At a recent party in New York, I encountered various members of the Moscow intelligentsia. The topic of conversation was, of course, Vladimir Zhirinovsky. And I was surprised to find that members of that liberal circle who had first championed Gorbachev spoke of Zhirinovsky with the sort of good-humored affection that so many Americans, applied to Ollie North in his heyday. “You know,” said one, “he’s just a cynic. Everyone in Moscow is a cynic. Everyone in New York is a cynic. It’s not such an interesting problem.”

The Russians were rather amused by my curiosity about their leading nationalist and suggested that I join them, the following evening, to meet some of Zhirinovsky’s New York friends and advisers. At 10 p.m. at the kitschy Russian Samovar restaurant on West Fifty-Second Street, I was introduced to several bearish-looking men with broad features and beards, some of whom wore turtlenecks with their dark blue suits. My attempts to discuss Zhirinovsky’s anti-Semitism were curtailed by The Unforgettable Eugenia, a 72-year-old woman in a long sequined dress, who wore enormous plastic glasses and sang Russian Jewish folk tunes. “I spent last month with him,” one member of our group reported between songs, producing snapshots to prove it. “It’s a shame, you know — he’s really getting very arrogant, not nearly as funny as he used to be. Famous people always have this problem with their sense of humor.”

I wondered how funny he used to be, and said that he seemed really strikingly un-funny these days. “You’ve been reading the New York papers too much,” one man said. “It’s really a game. Vladimir likes power and attention. Everyone hated him at school; he was the class clown, and provincial! So he says whatever will make him popular now, but he doesn’t believe any of his own rhetoric. He’s not like Rutskoi or Hitler or Stalin. It’s all a joke, the biggest joke around.” I thought this was pushing cynical pretty far, but I didn’t get to say so because The Unforgettable Eugenia began her grand medley from Fiddler on the Roof.

“Let’s go somewhere we can talk,” said Zhirinovsky’s friends, and they led me to a basement at the corner of Fifty-Seventh Street and Eleventh Avenue, where I found what appeared to be a reproduction of the lobby bar at the Intourist Hotel, circa 1986. A band in navy blue jackets with yellow piping was singing Beatles songs in Russian. There was a revolving mirrored ball, and every table had plates of those revoltingly grainy tomatoes and cucumbers I had thought you could grow only in the depleted soil of the steppe. I asked whether Zhirinovsky was gay, a rumor I’d heard from friends in Moscow. “He’s never very interested in women,” someone remarked. “And he’s always got those good-looking young guards around him.” Someone else knew a male poet who claimed to have had a long-term liaison with Zhirinovsky. The vodka had been going around, so everyone was keen to be helpful at this point. “If you want to sleep with him, we could probably arrange that for you,” one volunteered. Another shrugged. “It might be fun to write about afterward,” he said, then added, sotto voce, “but I know, believe me. I’d think twice about it if I were you.”
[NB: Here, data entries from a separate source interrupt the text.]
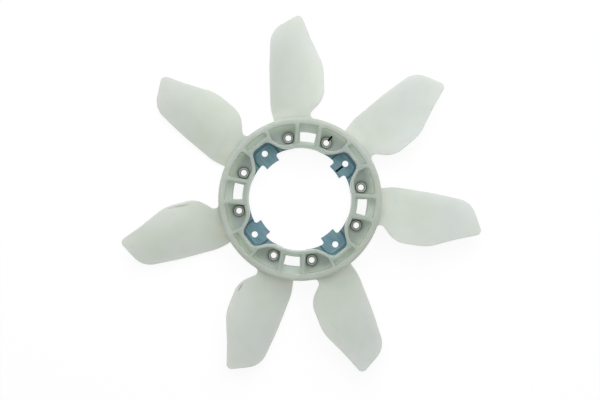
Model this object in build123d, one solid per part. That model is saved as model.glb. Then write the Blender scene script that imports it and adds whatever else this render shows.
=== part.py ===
from build123d import *
from math import asin, atan, cos, degrees, hypot, pi, radians, sin, tan
import os

# Engine cooling fan wheel, in millimetres and degrees.
# Origin: on the fan axis, in the plane of the bracket pads' rear faces.
# +Z runs along the axis, out of the pocketed front of the hub.

# ---- interface to the clutch ----
PILOT_D = 100.0             # circle on which the four bracket tabs pilot
BOLT_OUTSET = 15.0          # bolt circle beyond the pilot circle, on the radius
BOLT_HOLE_D = 7.0
BAY_COUNT = 4
FIRST_BAY_ANGLE = 37.9      # bay and bracket axes, counted from +X

# ---- pressed steel bracket ----
SHEET = 2.3
PAD_STEP = 3.0              # how far the pad is pressed below the flange
STEP_RUN = 2.0              # sideways run of the pressed step
PAD_HALF_WIDTH = 13.1
PAD_MARGIN = 5.9            # outer end of the pad beyond the bolt circle
PAD_CORNER_R = 8.0
TAB_LENGTH = 7.5            # from the flange's bore to the pilot circle
TAB_HALF_WIDTH = 8.2
TAB_FLARE = 1.2             # widening of the tab towards its root, each side
NOTCH_R = 2.6
FLANGE_MARGIN = 9.0         # outer edge of the flange beyond the rivet circle
BRACKET_HALF_ANGLE = 33.0
BRACKET_CORNER_R = 3.0

# ---- tubular rivet ----
RIVET_OUTSET = 5.0          # rivet circle beyond the bolt circle, on the radius
RIVET_OFFSET_ANGLE = 27.05  # each side of the bay axis
RIVET_BORE_D = 6.6
RIVET_WALL = 0.7
RIVET_HEAD_REACH = 1.9      # head beyond the shank, on the radius
RIVET_HEAD_H = 1.6
RIVET_FOOT_REACH = 1.7
RIVET_FOOT_H = 1.3
RIVET_CLEARANCE = 0.1       # radial, shank to hole

# ---- hub of the moulding ----
HUB_WIDTH = 33.1            # of the ring at its front edge, on the radius
BORE_SETBACK = 0.2          # hub bore behind the flange's bore
HUB_FRONT_Z = 38.0
HUB_REAR_Z = 1.5
HUB_DRAFT = 1.0
HUB_EDGE = 2.2              # broken front edge of the rim
FLOOR = 4.0                 # web under the rivet heads
RIM_WALL = 7.0              # at the front edge
BORE_WALL = 4.0
BAY_WALL = 3.2
POCKET_CORNER_R = 2.5
SEAT_CLEARANCE = 0.3        # around the bracket in the rear of the hub

# ---- bays, windows and ribs of the hub ----
BAY_GAP = 3.3               # from the end of the pad to the end of the bay
BAY_END_HALF_WIDTH = 5.4
BAY_CORNER_R = 7.6
BAY_CORNER_TURN = 66.0
BAY_SIDE = 7.0              # straight part of a bay's side
BAY_LOBE_R = 27.0
BAY_LOBE_TURN = 42.0
WINDOW_INSET = 6.8          # inner edge of the window beyond the hub bore
WINDOW_LENGTH = 11.3
WINDOW_HALF_ANGLE = 7.0
WINDOW_POCKET_DEPTH = 13.0
WINDOW_RIB = 4.2
WINDOW_RIB_OFFSET = 12.4    # rib centre from the window axis
WINDOW_RIB_TILT = 2.4
TAB_RIB = 3.9
TAB_RIB_ANGLE = 11.1        # rib centre from the bay axis
TAB_POCKET_DEPTH = 11.0

# ---- blades ----
BLADE_ANGLES = (39.7, 91.5, 139.7, 194.9, 248.4, 291.3, 350.8)
TIP_R = 205.0
BLADE_LEAD = 364.0          # axial advance of the blade surface per turn
BLADE_MID_Z = 24.8          # height of the blade surface on its radial axis
CAMBER_R_ROOT = 200.0
CAMBER_R_TIP = 90.0
BLADE_T_ROOT = 4.0
BLADE_T_TIP = 2.6
EDGE_THINNING = 0.55        # share of the thickness left at the blank's edges
NECK_HALF = 14.4            # front edge of the blade beside the hub
NECK_LENGTH = 5.3
NECK_ROOT_R = 4.2           # concave corner between the hub and the neck
NECK_R = 5.0                # concave corner between the neck and the shoulder
SHOULDER_RUN = 15.2         # along the radius, from the neck to the widest place
SHOULDER_HALF = 30.2        # front edge at the widest place
SHOULDER_R = 26.0
SHOULDER_END = 57.0         # end of the widest place, back from the tip
SHOULDER_END_R = 46.0
FRONT_EASE = 25.0           # where the front edge eases, back from the tip
FRONT_EASE_HALF = 16.2
FRONT_EASE_R = 150.0
TIP_FRONT_REACH = 2.3       # front corner of the tip beyond its circle, before rounding
TIP_FRONT_HALF = 6.2
TIP_FRONT_R = 6.0
TIP_REAR_SETBACK = 14.4     # rear corner of the tip, back from the tip circle
TIP_REAR_HALF = 28.0
TIP_REAR_R = 23.0
BACK_HALF = 30.7            # rear edge at the widest place
BACK_END_R = 200.0
BACK_RUN = 12.0             # from the hub to the rear edge's widest place
BACK_R = 60.0
ROOT_BACK_HALF = 24.7       # rear edge beside the hub
BLANK_MARGIN = 3.0          # sheet beyond the outline, each side, before it is cut
BLADE_SECTIONS = 6

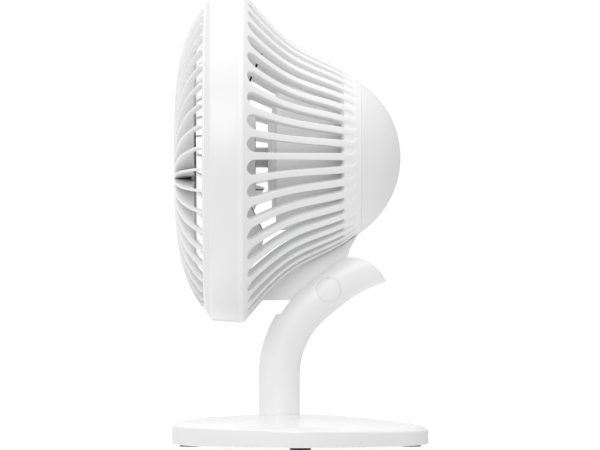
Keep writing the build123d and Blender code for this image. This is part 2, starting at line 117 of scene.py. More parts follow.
# The band and the guard
lip_radius = 91.85
shelf_front, shelf_back, shelf_inner = -54.0, -52.4, 87.5
guard_rim_y, guard_radius, guard_height = -57.8, 91.5, 18.0
guard_rim_back = -54.0
disc_front, disc_back, disc_radius, disc_bore = -65.1, -63.1, 32.0, 6.0
centre_front, centre_inner, centre_outer = -74.5, 8.0, 12.4
fin_count = 43
fin_thickness = 1.5
fin_turn = 2.97
swirl_radius = 12.3
fin_backs = [(76.5, disc_back), (78, -62.8), (82, -60.0), (85.5, -57.0)]

# The dome's wall and spigot
dome_wall, dome_seam, dome_spigot_radius, dome_bore = 2.0, 0.05, 41.5, 39.8

# The impeller. Its blades' edges are (radius, y), and their widths are (radius, degrees). The rear edge
# stands at blade_turn degrees at blade_turn_radius, and moves on by blade_sweep degrees per millimetre.
hub_radius = 25.0
hub_front, hub_rear, sleeve_rear, sleeve_radius = -52.0, -26.9, -19.45, 6.0
blade_count = 3
blade_root, blade_tip = hub_radius - 0.6, 82.0
blade_rear = [
    (24, -34), (35, -33), (47, -29.6), (63.3, -22.5), (67, -21.6), (72, -22.4), (77, -25), (82, -31),
]
blade_front = [(24, -48.5), (50, -50), (70, -48.5), (82, -44.5)]
blade_width = [(24, 60), (50, 50), (82, 44)]
blade_turn, blade_turn_radius, blade_sweep = 7.5, 47, 0.337
blade_bulge = 1.0
root_thickness, tip_thickness = 1.8, 1.2
# The lip's height, and the radius out to which the rear edge is painted near-black: painted shade of the
# thin edge seen in shadow.
edge_lip, painted_shade_edge_end = 0.55, 66.0

# The base's cover
base_top, top_tilt, cover_wall = 19.2, math.radians(0.97), 2.4
rim_height = 10.4
shoulder_radius, shoulder_height = 73.7, 13.7
tilt_start, tilt_run = foot_height + 1.0, 6.0
stem_hole, button_hole = 12.52, 5.75


# ---------------------------------------------------------------- mesh helpers
def new_object(name, data):
    """An object of the scene, made from its mesh, camera or light."""
    thing = bpy.data.objects.new(name, data)
    bpy.context.scene.collection.objects.link(thing)
    return thing


def new_mesh(name, bm):
    """A mesh from a bmesh, which is freed."""
    mesh = bpy.data.meshes.new(name)
    bm.to_mesh(mesh)
    bm.free()
    return mesh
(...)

I was somewhat distracted by the women who had come to join us, all of them wearing enormous quantities of turquoise eyeshadow, one sporting a floor-length black satin dress and shoulder-length black satin gloves with jet buttons. Feeling out of my depth in the political conversation, I got up and danced under the mirrored ball to “All You Need Is Love” and “Let It Be,” making good use of the slow-dance two-step that I had last done at a high school dance. When I sat down, I pointed out that even if Zhirinovsky was really an actor and didn’t believe his own rhetoric, he might get trapped by it. “Don’t worry,” someone said. “He won’t get enough power to be trapped. He’ll just get influence. Russians are too cynical to elect such a cynic.” I expressed relief. “A cynic like that,” said one of the company, “could much more easily be elected mayor of New York, even president of the United States.” He slapped his hand on the edge of the table. “That’s why we live here,'” he said, and burst out laughing.